China imports: China’s crude oil imports increased 11.5% YoY to a record high of 45.5mt (10.7MMbbls/d) in October 2019 on the back of healthy refining margins even as the economic data indicated signs of a slowdown. Year-to-date oil imports into China have increased by 10.5% YoY to 9.95MMbbls/d. Among other energy products, China’s imports of natural gas dropped 21% MoM (down 11% YoY) to 6.52mt in October 2019 due to terminal outage and plenty of natural gas inventory in the domestic market. Lower imports into China has been weighing on the LNG prices in Asian and European markets. Similarly, China’s coal imports also dropped 15.2% MoM (up 11% YoY) to 25.7mt in October 2019 as the country start preparing for winter cuts.

Metals

Gold prices: The positive news flow around the US/China trade talks has seen risk appetite returning in the market which pushed down the demand for safe-haven gold. Gold prices dropped 1.5% yesterday, falling to a 4-month low of US$1,468/oz. Last week, CFTC data showed that speculators were heavily long on gold and some of these longs appear to be liquidated on improved market sentiments. Further weighing on the gold was the lower physical demand from Asia due to higher prices.

Copper rebound: This week, metals have remained largely sentiment-driven with prices drifting with headlines around the phase one trade talk. Copper and gold are at the forefront of a broader sentiment with an increased investor risk appetite. It's a bit of déjà vu and the market right now reminds me of late November (Argentina G20) last year when China and the US agreed on a trade war ceasefire. Since then, we had seen a rally in copper prices towards Q1 until tensions returned to the market.
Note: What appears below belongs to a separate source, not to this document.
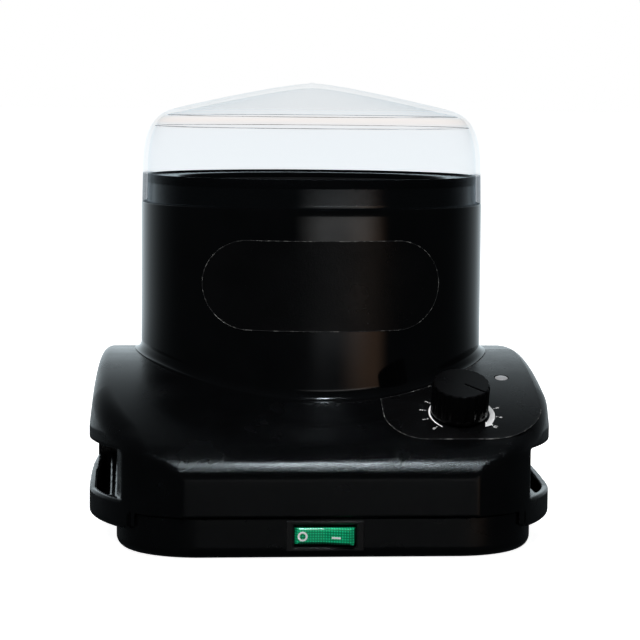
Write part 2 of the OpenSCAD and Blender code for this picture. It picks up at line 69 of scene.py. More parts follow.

So far, the fundamental - or precisely the supply side - has remained generally constructive. Mine supply has done an even a 'better job' of keeping growth largely muted as reflected in the slump of the spot TC/RC market. After all, no one had expected such a high disruption rate, not least the effects of the recent unrest in Chile. Clearly, demand growth has failed to keep up to speed.

We remain very cautious on the trade deals. The recent talks on the mini-deal have been going on and on, as have the flip-flops in hopes and sentiment. Dr copper took a breath here, but we are still cautious.

Agriculture

European crop estimates: The European Commission has increased its estimates for wheat and corn production in the region for the year 2019/20 that will push up the stocks and might weigh on prices. The commission expects soft wheat production to increase to 148.2mt in 2019/20 compared to 129.5mt in 2018/19 and increased the wheat ending stock estimates from 16.9mt to 18.1mt by the end of 2019/20. Corn production estimates are revised marginally higher to 66.9mt which will leave the corn ending stocks at 21.7mt, up 0.9% compared to previous estimates.